The term “flipping” comes from the idea of swapping homework for class work. Students typically are assigned the video-watching for homework, freeing up class time that used to be spent listening to lectures for hands-on activities and application of knowledge, which used to serve as homework. However, as most educators who have begun to use the technique are quick to say, there are a multitude of ways to “flip” a classroom. Some teachers assign a video for homework, while others allow students to watch those videos in class. Still others make videos for the lesson, but do not require students to watch them at all, giving students a variety of resources and allowing them to choose what they utilize to learn the required information.
But just as the Khan Academy has recently come under fire from some in the education blogosphere for what critics say is flawed pedagogy, the flipped-classroom technique has also garnered criticism from some who believe that flipping is simply a high-tech version of an antiquated instructional method: the lecture.
“My concern is that if you’re still relying on lecture as your primary mode of getting content across, … you haven’t done anything to shift the type of learning that’s occurring,” said Andrew Miller, an educational consultant who works with the Alexandria, Va.-based professional-development group ASCD and the Novato, Calif.-based Buck Institute of Education, which works to promote project- based learning in classrooms. “That’s not how all of us learn,” he said. “Just because you flipped your classroom doesn’t mean your students will watch the videos.
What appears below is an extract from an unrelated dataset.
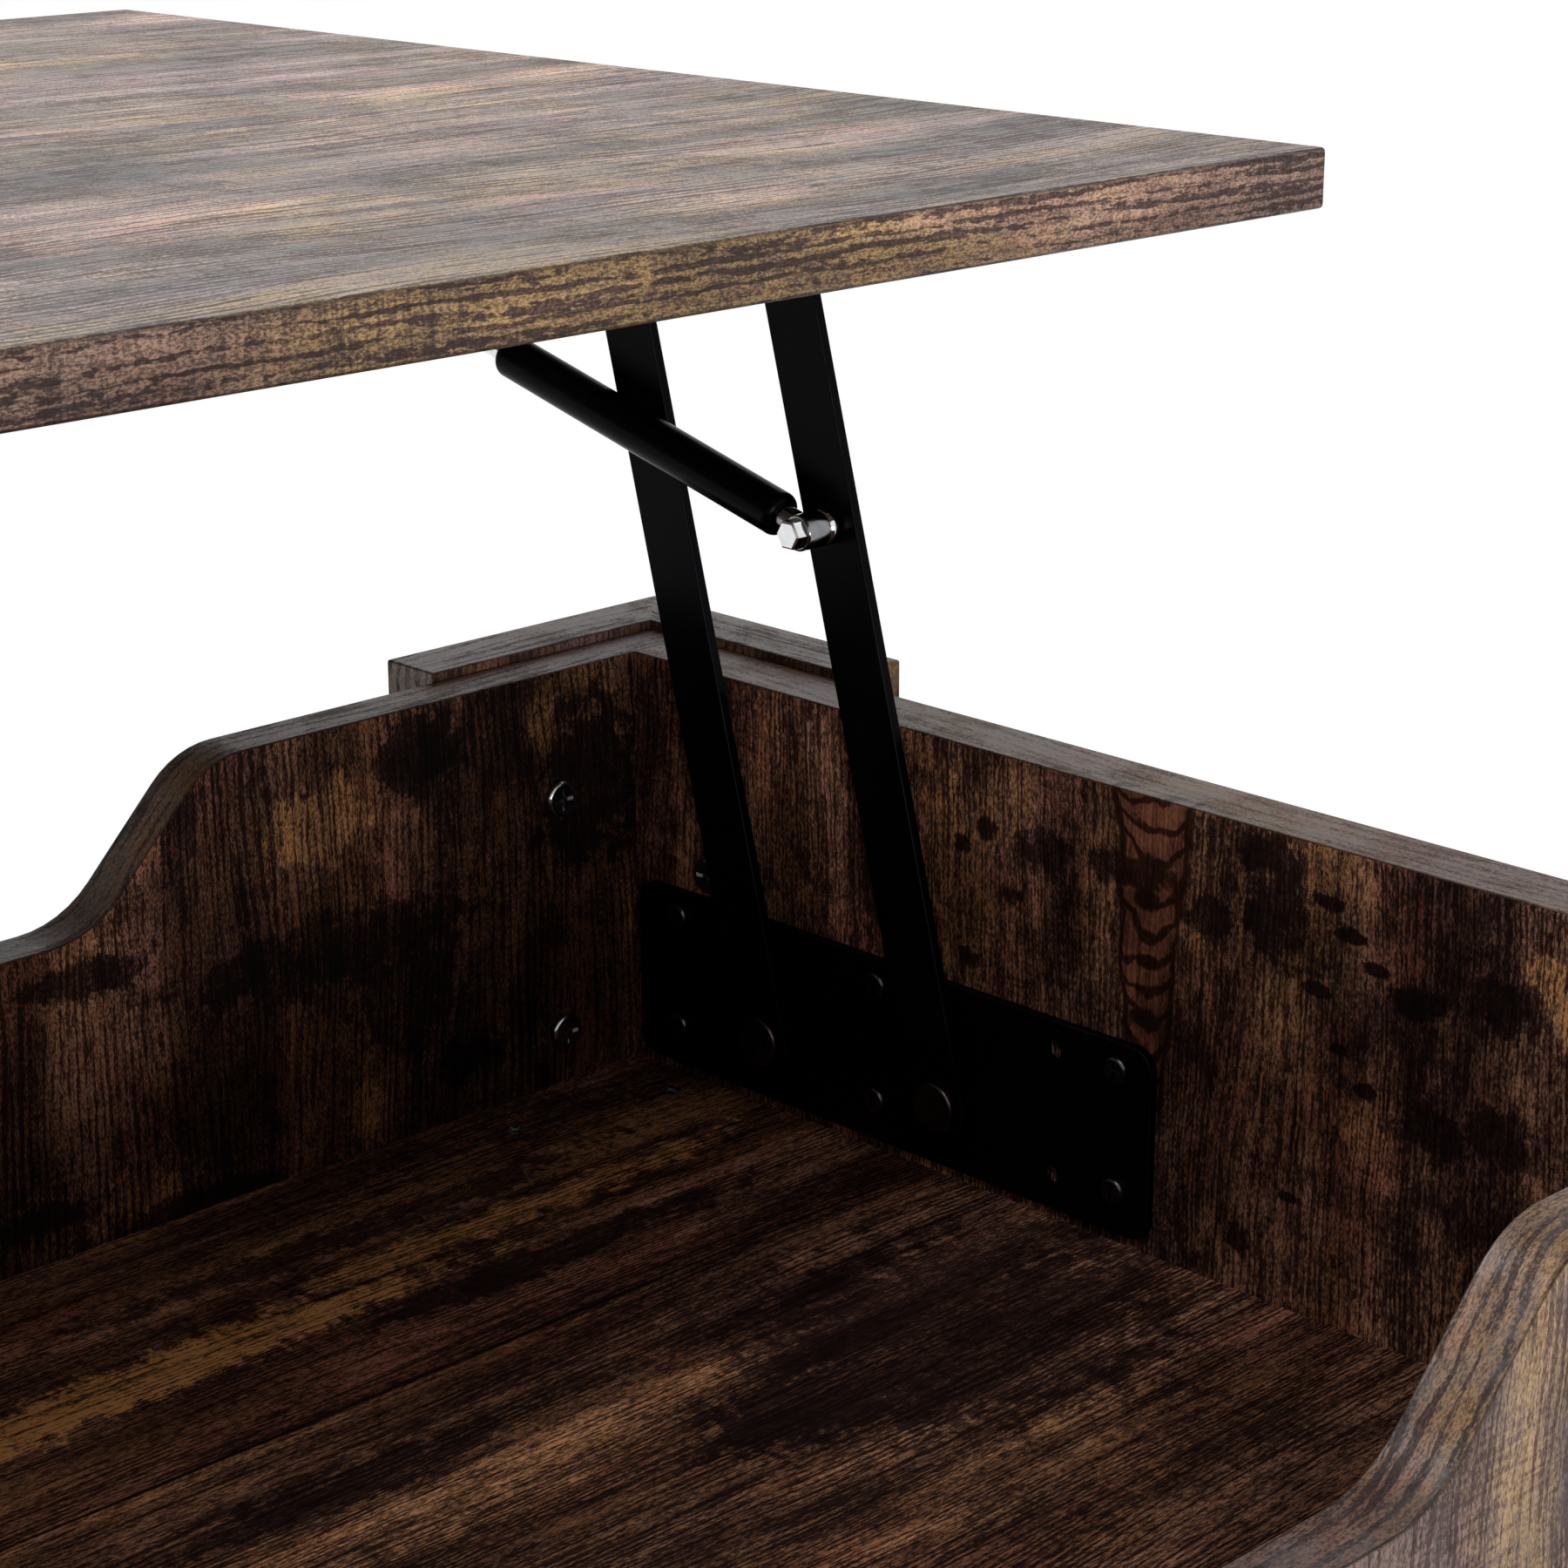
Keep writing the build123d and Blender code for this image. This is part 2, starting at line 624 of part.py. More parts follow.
def arm(pivot_y, carries_strut):
    """A flat bar with a pivot hole near each end."""
    bar = extrude(Pos(ARM_LENGTH / 2, 0) * SlotCenterToCenter(ARM_LENGTH, ARM_WIDTH), ARM_THICKNESS)
    rims = bar.edges().group_by(Axis.Z)
    bar = fillet(rims[0] + rims[-1], STEEL_EASE)
    holes = [
        disc(RIVET_DIAMETER + 2 * RUNNING_FIT, 0, ARM_THICKNESS, place) for place in (0, ARM_LENGTH)
    ]
    if carries_strut:
        holes.append(disc(STUD_DIAMETER + 2 * SNUG_FIT, 0, ARM_THICKNESS, STUD_ON_ARM))
    return HINGE * Pos(pivot_y, pivot_z, arm_near) * Rot(0, 0, ARM_RAISED_ANGLE) * (bar - holes)


def rivet(y, z, tail):
    """A pivot rivet, from its flush tail to the low round head beyond the arm."""
    head_near = arm_far + SIDE_PLAY
    head = disc(RIVET_HEAD_DIAMETER, head_near, head_near + RIVET_HEAD_HEIGHT)
    head = fillet(head.edges().group_by(Axis.Z)[-1], RIVET_HEAD_EASE)
    return HINGE * Pos(y, z, 0) * (head + disc(RIVET_DIAMETER, tail, head_near))


def washer(y, z, near):
    """A spacer that fills the room between a plate or bracket and the arm."""
    far = arm_near - SIDE_PLAY
    ring = disc(WASHER_DIAMETER, near, far) - disc(RIVET_DIAMETER + 2 * SNUG_FIT, near, far)
    return HINGE * Pos(y, z, 0) * ring


# ------------------------------------------------------------------ gas strut, left end
STRUT = HINGE * Pos(arm_stud_y, arm_stud_z, strut_line) * Rot(0, 0, strut_angle)


def strut_round(diameter, start, end):
    """A round along the strut, by its distance from the lower stud."""
    return Pos((start + end) / 2, 0, 0) * Rot(0, 90, 0) * Cylinder(diameter / 2, end - start)


barrel_end = STRUT_BACK_LENGTH + BARREL_LENGTH
bore_start = STRUT_BACK_LENGTH + BARREL_END_WALL


def strut_barrel():
    tube = strut_round(STRUT_DIAMETER, STRUT_BACK_LENGTH, barrel_end)
    tube = fillet(tube.edges().group_by(Axis.X)[0], BARREL_EASE)
    tube -= strut_round(STRUT_BORE, bore_start, barrel_end)
    tube -= strut_round(EYE_SPIGOT_DIAMETER + 2 * SNUG_FIT, STRUT_BACK_LENGTH, bore_start)
    return STRUT * tube


def strut_gland():
    """The cap that closes the barrel and guides the rod."""
    cap = strut_round(STRUT_DIAMETER, barrel_end, barrel_end + GLAND_LENGTH)
    cap = fillet(cap.edges().group_by(Axis.X)[-1], BARREL_EASE)
    cap += strut_round(STRUT_BORE - 2 * SNUG_FIT, barrel_end - GLAND_SPIGOT, barrel_end)
    return STRUT * (
        cap - strut_round(ROD_DIAMETER + 2 * RUNNING_FIT, barrel_end - GLAND_SPIGOT, barrel_end + GLAND_LENGTH)
    )


def strut_eye():
    """The lower eye, whose spigot is fixed in the barrel's closed end."""
    neck = strut_round(EYE_NECK_DIAMETER, 0, STRUT_BACK_LENGTH)
    spigot = strut_round(EYE_SPIGOT_DIAMETER, STRUT_BACK_LENGTH, bore_start)
    return STRUT * (eye_ring() + neck + spigot - eye_hole())


def eye_ring():
    ring = Cylinder(EYE_DIAMETER / 2, EYE_WIDTH)
    return fillet(ring.edges(), EYE_EASE)


def eye_hole():
    return Cylinder(STUD_DIAMETER / 2 + RUNNING_FIT, EYE_WIDTH)


def rod_eye():
    """The eye that stays on the upper stud."""
    return HINGE * Pos(top_stud_y, upper_pivot_z, strut_line) * (eye_ring() - eye_hole())


def strut_rod():
    """The rod, fully out, with its piston against the gland."""
    piston_end = barrel_end - GLAND_SPIGOT - PISTON_END_GAP
    tip = strut_length - EYE_DIAMETER / 2 - ROD_TIP_GAP
    rod = strut_round(ROD_DIAMETER, piston_end, tip)
    rod = fillet(rod.edges().group_by(Axis.X)[-1], ROD_EASE)
    piston = strut_round(STRUT_BORE - 2 * PISTON_FIT, piston_end - PISTON_LENGTH, piston_end)
    return STRUT * (rod + piston)


def stud(y, z, tail, head_diameter):
    """A shouldered stud through the arm or bracket; its thread takes the nut."""
    pin = disc(STUD_DIAMETER, tail, shoulder_end)
    thread = disc(STUD_THREAD_DIAMETER, shoulder_end, shoulder_end + STUD_THREAD_LENGTH)
    whole = pin + thread
    if head_diameter:
        whole += disc(head_diameter, tail - STUD_HEAD_HEIGHT, tail)
    return HINGE * Pos(y, z, 0) * whole


def stud_collar(y, z, near):
    """The round spacer that holds the eye away from the arm or bracket."""
    ring = disc(COLLAR_DIAMETER, near, eye_near)
    ring = fillet(ring.edges(), COLLAR_EASE)
    return HINGE * Pos(y, z, 0) * (ring - disc(STUD_DIAMETER + 2 * SNUG_FIT, near, eye_near))


def stud_nut(y, z):
    nut = extrude(RegularPolygon(NUT_ACROSS_FLATS / 2, 6, major_radius=False), NUT_HEIGHT)
    nut = chamfer(nut.edges().group_by(Axis.Z)[-1], NUT_EASE)
    bore = disc(STUD_THREAD_DIAMETER + 2 * SNUG_FIT, 0, STUD_THREAD_LENGTH)
    return HINGE * Pos(y, z, shoulder_end) * (nut - bore)


# ------------------------------------------------------------------ every piece, by name
parts = {
    "tabletop": tabletop(),
    "front_panel": side_panel(),
    "back_panel": mirror(side_panel(), about=Plane.XZ),
    "tray_floor": tray_floor_board(),
    "side_battens": group([front_batten, mirror(front_batten, about=Plane.XZ)]),
    "end_battens": group([left_batten, mirrored(left_batten)]),
    "lower_shelf": shelf_board(),
    "foot_glides": foot_glides,
    "side_panel_bolts": screws(side_bolts, FRAME_BOLT, side_bolt_length),
    "end_frame_bolts": group(
        [
            screws(end_bolts, FRAME_BOLT, end_bolt_length),
            screws(rail_bolts, FRAME_BOLT, rail_bolt_length),
        ]
    ),
    "tray_floor_screws": screws(floor_screws, SUNK_SCREW, floor_screw_length),
    "shelf_screws": screws(shelf_screws, SUNK_SCREW, shelf_screw_length),
    "side_batten_screws": screws(side_batten_screws, SUNK_SCREW, side_batten_screw_length),
    "end_batten_screws": screws(end_batten_screws, SUNK_SCREW, end_batten_screw_length),
    "base_plate_screws": screws(plate_screws, PLATE_SCREW, plate_screw_length),
    "bracket_screws": screws(bracket_screws, PLATE_SCREW, bracket_screw_length),
}
parts.update(finished_posts())

left_end = {
    "end_panel": end_panel(),
    "shelf_rail": shelf_rail(),
    "base_plate": base_plate(),
    "top_bracket": top_bracket(),
    "front_arm": arm(front_pivot_y, carries_strut=False),
    "rear_arm": arm(rear_pivot_y, carries_strut=True),
    "strut_barrel": strut_barrel(),
    "strut_gland": strut_gland(),
    "strut_eye": strut_eye(),
    "strut_rod": strut_rod(),
    "rod_eye": rod_eye(),
    "arm_stud": stud(arm_stud_y, arm_stud_z, arm_near, STUD_HEAD_DIAMETER),
    "bracket_stud": stud(top_stud_y, upper_pivot_z, BRACKET_STANDOFF, None),
}
for name, piece in left_end.items():
    parts[f"left_{name}"] = piece
    parts[f"right_{name}"] = mirrored(piece)

hinge_hardware = {
    "lower_pivot_rivets": [rivet(y, pivot_z, 0) for y in (front_pivot_y, rear_pivot_y)],
    "lower_pivot_washers": [
        washer(y, pivot_z, PLATE_THICKNESS) for y in (front_pivot_y, rear_pivot_y)
    ],
    "upper_pivot_rivets": [
        rivet(y, upper_pivot_z, BRACKET_STANDOFF) for y in (upper_front_y, upper_rear_y)
    ],
    "upper_pivot_washers": [
        washer(y, upper_pivot_z, bracket_far) for y in (upper_front_y, upper_rear_y)
    ],
    "bracket_stud_collars": [stud_collar(top_stud_y, upper_pivot_z, bracket_far)],
    "bracket_stud_nuts": [stud_nut(top_stud_y, upper_pivot_z)],
}
for name, pieces in hinge_hardware.items():
    parts[name] = group(pieces + [mirrored(piece) for piece in pieces])

# The arm studs' collars and nuts turn with their arms, so each end has its own.
for end, turned in (("left", lambda piece: piece), ("right", mirrored)):
    parts[f"{end}_arm_stud_collar"] = turned(stud_collar(arm_stud_y, arm_stud_z, arm_far))
    parts[f"{end}_arm_stud_nut"] = turned(stud_nut(arm_stud_y, arm_stud_z))

os.makedirs("parts", exist_ok=True)
for name, piece in parts.items():
    export_step(Pos(0, -origin_y, 0) * piece, f"parts/{name}.step")
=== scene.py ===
import math

import bpy
from mathutils import Matrix, Vector


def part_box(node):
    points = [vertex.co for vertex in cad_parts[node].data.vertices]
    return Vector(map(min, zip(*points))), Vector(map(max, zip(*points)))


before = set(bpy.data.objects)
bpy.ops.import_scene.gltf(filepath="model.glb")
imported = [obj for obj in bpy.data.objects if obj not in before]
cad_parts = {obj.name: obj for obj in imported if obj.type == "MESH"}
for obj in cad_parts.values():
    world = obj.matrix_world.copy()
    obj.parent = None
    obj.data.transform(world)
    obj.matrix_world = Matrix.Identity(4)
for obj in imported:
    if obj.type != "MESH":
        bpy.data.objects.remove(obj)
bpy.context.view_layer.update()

# ---------------------------------------------------------------- tabletop
# One board of laminated chipboard, printed as old planks: fine growth lines along the table,
# broken by cross saw marks, with ochre sapwood, grey weathering and dark stains. It has a low
# satin sheen, and its glued edge band carries a coarser print.
mix_sockets = {"FLOAT": (2, 3, 0), "VECTOR": (4, 5, 1), "RGBA": (6, 7, 2)}  # a, b and the result


def node(tree, kind, **settings):
    """A new node with its properties set."""
    made = tree.nodes.new(kind)
    for name, value in settings.items():
        setattr(made, name, value)
    return made


def feed(tree, socket, value):
    """Links an output into a socket, or sets the socket's own value."""
    if isinstance(value, bpy.types.NodeSocket):
        tree.links.new(value, socket)
    elif value is not None:
        socket.default_value = value


def calc(tree, operation, a, b=None, c=None):
    made = node(tree, "ShaderNodeMath", operation=operation)
    for socket, value in zip(made.inputs, (a, b, c)):
        feed(tree, socket, value)
    return made.outputs[0]


def times(tree, a, b):
    return calc(tree, "MULTIPLY", a, b)


def larger(tree, a, b):
    return calc(tree, "MAXIMUM", a, b)


def between(tree, value, low, high, start=0.0, end=1.0):
    """A smooth step from start to end while value goes from low to high."""
    made = node(tree, "ShaderNodeMapRange", interpolation_type="SMOOTHSTEP")
    for name, given in (
        ("Value", value), ("From Min", low), ("From Max", high), ("To Min", start), ("To Max", end),
    ):
        feed(tree, made.inputs[name], given)
    return made.outputs["Result"]


def mixed(tree, kind, share, a, b):
    """b over a by share. A Mix node has sockets of its own for each kind of value."""
    made = node(tree, "ShaderNodeMix", data_type=kind)
    first, second, out = mix_sockets[kind]
    feed(tree, made.inputs["Factor"], share)
    feed(tree, made.inputs[first], a)
    feed(tree, made.inputs[second], b)
    return made.outputs[out]


def blend(tree, share, a, b):
    """Colour b over colour a."""
    return mixed(tree, "RGBA", share, a, b)


def split(tree, vector):
    """The sockets of a vector's X, Y and Z."""
    made = node(tree, "ShaderNodeSeparateXYZ")
    feed(tree, made.inputs[0], vector)
    return made.outputs


def joined(tree, *values):
    """A vector from its X, Y and Z."""
    made = node(tree, "ShaderNodeCombineXYZ")
    for socket, value in zip(made.inputs, values):
        feed(tree, socket, value)
    return made.outputs[0]


def scaled(tree, vector, scale, shift=(0.0, 0.0, 0.0)):
    made = node(tree, "ShaderNodeMapping")
    feed(tree, made.inputs["Vector"], vector)
    feed(tree, made.inputs["Scale"], scale)
    feed(tree, made.inputs["Location"], shift)
    return made.outputs[0]


def clouds(tree, vector, scale, detail=2.0, roughness=0.5):
    """Plain noise, as a value."""
    made = node(tree, "ShaderNodeTexNoise")
    feed(tree, made.inputs["Vector"], vector)
    feed(tree, made.inputs["Scale"], scale)
    feed(tree, made.inputs["Detail"], detail)
    feed(tree, made.inputs["Roughness"], roughness)
    return made.outputs["Fac"]


def group_tree(name, inputs, outputs):
    """An empty shader group with its sockets, its input node and its output node."""
    tree = bpy.data.node_groups.new(name, "ShaderNodeTree")
    kinds = {"float": "NodeSocketFloat", "vector": "NodeSocketVector", "colour": "NodeSocketColor"}
    for in_out, sockets in (("INPUT", inputs), ("OUTPUT", outputs)):
        for label, kind, default in sockets:
            made = tree.interface.new_socket(name=label, in_out=in_out, socket_type=kinds[kind])
            if default is not None:
                made.default_value = default
    return tree, node(tree, "NodeGroupInput"), node(tree, "NodeGroupOutput")


def placed(tree, group, **values):
    """A shader group placed in a tree, with some of its inputs fed."""
    made = node(tree, "ShaderNodeGroup", node_tree=bpy.data.node_groups[group])
    for label, value in values.items():
        feed(tree, made.inputs[label], value)
    return made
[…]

How are you engaging your kids?”
Ramsey Musallam, a chemistry teacher at Sacred Heart Cathedral Preparatory, a private Catholic high school in San Francisco, shares Mr. Miller’s concerns.
“Everyone initially thought that [flipping] was an innovative way [to teach] because we’re so rooted in this idea that students don’t like homework,” he said. “However, when you step back a little bit, what you’re looking at is simply a time-shifting tool that is grounded in the same didactic, lecture- based philosophy. It’s really a better version of a bad thing.”
Mr. Musallam, who is also an adjunct professor at the University of San Francisco’s college of education, began flipping his classroom in 2006, but after noticing little difference in student learning despite the extra in-class time for labs and hands-on activities, he shifted his perspective. He still uses flipping as an instructional technique, but instead of giving students the video initially, they first go through an exploratory, guided inquiry-based period. Next, the students receive basic instructions and materials to complete lab work and observe the phenomena they are studying. Only then, “when I feel that they can’t form any more ideas on their own,” does Mr. Musallam make videos to address misconceptions and provide instruction, he said.
Delaying the direct instruction as much as possible increases students’ curiosity, he said. Using the flipping technique is not necessarily negative, Mr. Musallam said, but teachers should be realistic about what it really is. “I say keep the flip alive, but lower the volume and think about it like we think about anything,” he said. “It’s a thing you do in the context of an overarching pedagogy,” not the pedagogy itself, he said.
Sharing Questions
Jonathan Bergmann, the lead technology facilitator for the 600-student K-8 Kenilworth school district in Illinois, is considered one of the pioneers of the flipped movement. He and his former fellow teacher Aaron Sams began using the flipping technique in 2006 at the 950-student Woodland Park High School in Woodland Park, Calif., to teach chemistry.
Tips for Flipping
1. Don’t get hung up on creating your own videos. While some believe that students prefer to see their own teacher in the videos, others recommend harnessing the educational content that is already available on the Web. Resources such as the Khan Academy, YouTube EDU, and PBS can provide well-produced video content for your students.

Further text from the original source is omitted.